JOB: Will you write out all the entries below exactly?

-- Start DATA EXTRACT --

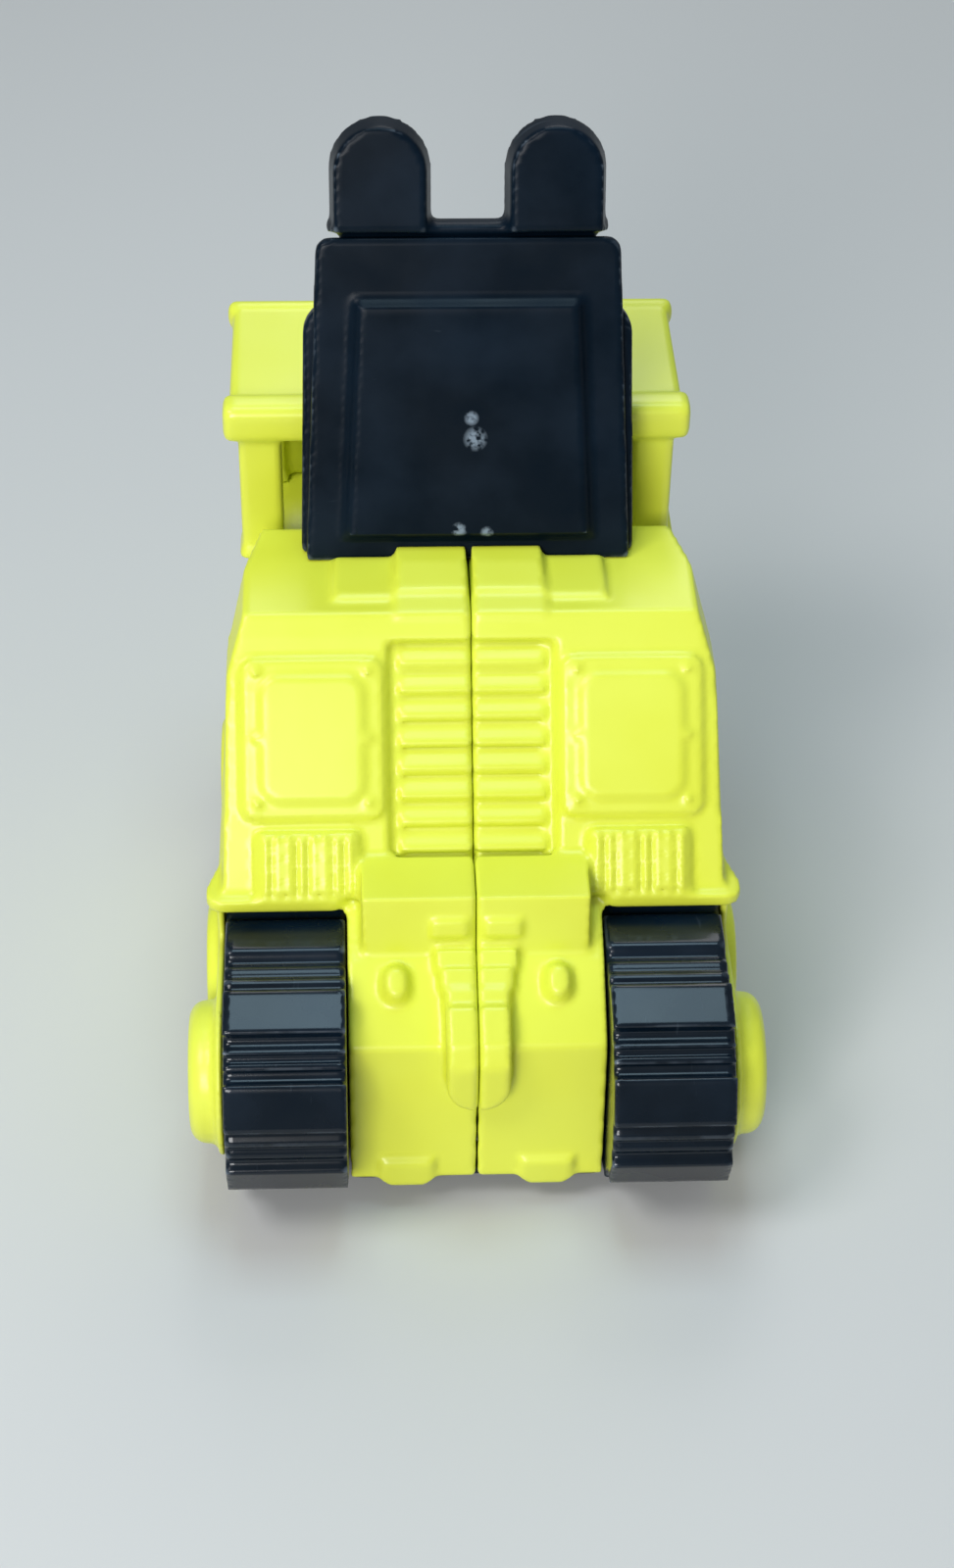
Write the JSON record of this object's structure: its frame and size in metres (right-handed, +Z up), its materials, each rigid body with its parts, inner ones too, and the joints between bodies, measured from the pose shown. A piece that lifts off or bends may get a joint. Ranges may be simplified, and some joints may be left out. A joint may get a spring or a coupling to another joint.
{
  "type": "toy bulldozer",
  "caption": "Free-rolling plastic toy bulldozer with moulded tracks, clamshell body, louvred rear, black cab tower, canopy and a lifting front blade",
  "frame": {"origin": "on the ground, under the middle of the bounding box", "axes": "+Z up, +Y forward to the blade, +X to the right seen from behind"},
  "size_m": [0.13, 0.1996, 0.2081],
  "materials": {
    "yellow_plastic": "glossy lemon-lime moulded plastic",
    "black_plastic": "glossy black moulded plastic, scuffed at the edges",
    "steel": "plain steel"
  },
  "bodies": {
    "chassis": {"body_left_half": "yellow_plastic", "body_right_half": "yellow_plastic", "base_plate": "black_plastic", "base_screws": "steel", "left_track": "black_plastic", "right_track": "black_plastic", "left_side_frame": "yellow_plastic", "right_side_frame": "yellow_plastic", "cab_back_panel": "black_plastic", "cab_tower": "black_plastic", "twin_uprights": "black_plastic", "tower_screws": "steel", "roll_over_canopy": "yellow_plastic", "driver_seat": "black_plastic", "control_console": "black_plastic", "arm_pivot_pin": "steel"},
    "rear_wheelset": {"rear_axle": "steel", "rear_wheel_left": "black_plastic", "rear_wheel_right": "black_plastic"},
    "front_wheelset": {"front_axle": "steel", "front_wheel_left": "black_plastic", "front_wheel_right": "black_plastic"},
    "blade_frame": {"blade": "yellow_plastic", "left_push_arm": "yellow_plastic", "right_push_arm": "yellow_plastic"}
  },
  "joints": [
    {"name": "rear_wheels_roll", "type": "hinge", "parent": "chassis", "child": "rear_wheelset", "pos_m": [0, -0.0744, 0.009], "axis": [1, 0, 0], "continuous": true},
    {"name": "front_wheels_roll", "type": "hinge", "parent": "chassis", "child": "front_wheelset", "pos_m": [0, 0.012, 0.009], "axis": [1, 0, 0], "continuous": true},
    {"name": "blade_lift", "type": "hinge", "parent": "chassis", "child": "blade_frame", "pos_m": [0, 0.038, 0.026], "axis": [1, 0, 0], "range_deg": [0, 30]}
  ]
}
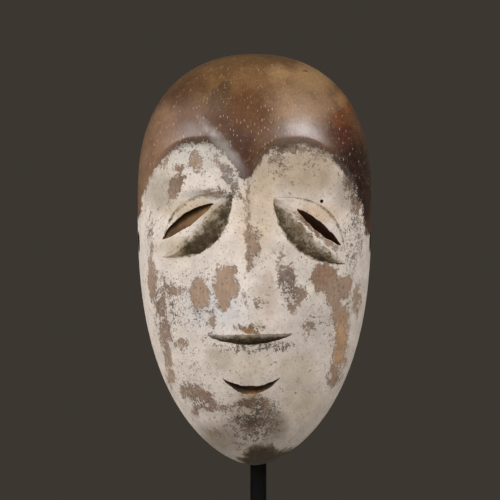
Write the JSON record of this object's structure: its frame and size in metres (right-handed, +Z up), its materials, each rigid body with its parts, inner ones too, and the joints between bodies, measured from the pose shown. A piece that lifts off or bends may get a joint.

-- End DATA EXTRACT --

SOLUTION TO THE PROBLEM:
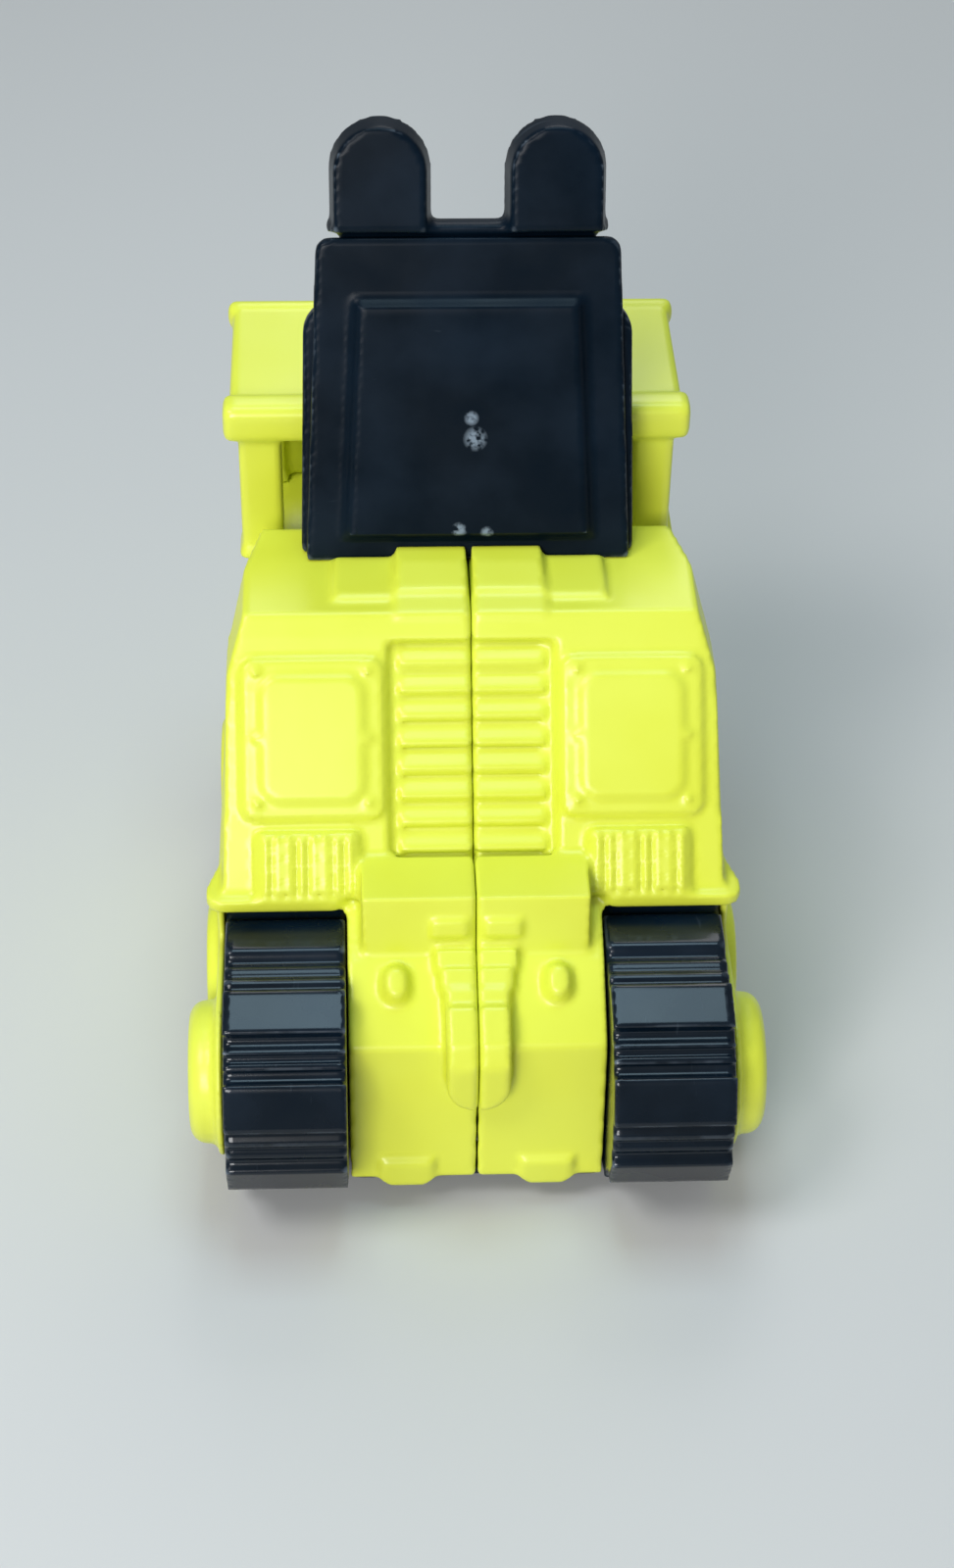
Write the JSON record of this object's structure: its frame and size in metres (right-handed, +Z up), its materials, each rigid body with its parts, inner ones too, and the joints between bodies, measured from the pose shown. A piece that lifts off or bends may get a joint. Ranges may be simplified, and some joints may be left out. A joint may get a spring or a coupling to another joint.
{
  "type": "toy bulldozer",
  "caption": "Free-rolling plastic toy bulldozer with moulded tracks, clamshell body, louvred rear, black cab tower, canopy and a lifting front blade",
  "frame": {"origin": "on the ground, under the middle of the bounding box", "axes": "+Z up, +Y forward to the blade, +X to the right seen from behind"},
  "size_m": [0.13, 0.1996, 0.2081],
  "materials": {
    "yellow_plastic": "glossy lemon-lime moulded plastic",
    "black_plastic": "glossy black moulded plastic, scuffed at the edges",
    "steel": "plain steel"
  },
  "bodies": {
    "chassis": {"body_left_half": "yellow_plastic", "body_right_half": "yellow_plastic", "base_plate": "black_plastic", "base_screws": "steel", "left_track": "black_plastic", "right_track": "black_plastic", "left_side_frame": "yellow_plastic", "right_side_frame": "yellow_plastic", "cab_back_panel": "black_plastic", "cab_tower": "black_plastic", "twin_uprights": "black_plastic", "tower_screws": "steel", "roll_over_canopy": "yellow_plastic", "driver_seat": "black_plastic", "control_console": "black_plastic", "arm_pivot_pin": "steel"},
    "rear_wheelset": {"rear_axle": "steel", "rear_wheel_left": "black_plastic", "rear_wheel_right": "black_plastic"},
    "front_wheelset": {"front_axle": "steel", "front_wheel_left": "black_plastic", "front_wheel_right": "black_plastic"},
    "blade_frame": {"blade": "yellow_plastic", "left_push_arm": "yellow_plastic", "right_push_arm": "yellow_plastic"}
  },
  "joints": [
    {"name": "rear_wheels_roll", "type": "hinge", "parent": "chassis", "child": "rear_wheelset", "pos_m": [0, -0.0744, 0.009], "axis": [1, 0, 0], "continuous": true},
    {"name": "front_wheels_roll", "type": "hinge", "parent": "chassis", "child": "front_wheelset", "pos_m": [0, 0.012, 0.009], "axis": [1, 0, 0], "continuous": true},
    {"name": "blade_lift", "type": "hinge", "parent": "chassis", "child": "blade_frame", "pos_m": [0, 0.038, 0.026], "axis": [1, 0, 0], "range_deg": [0, 30]}
  ]
}
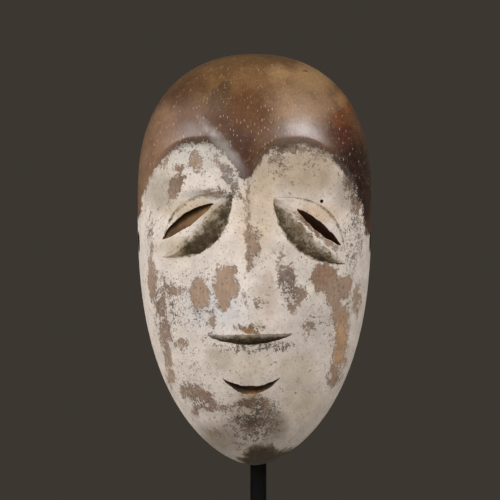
Write the JSON record of this object's structure: its frame and size in metres (right-handed, +Z up), its materials, each rigid body with its parts, inner ones too, and the joints between bodies, measured from the pose shown. A piece that lifts off or bends may get a joint.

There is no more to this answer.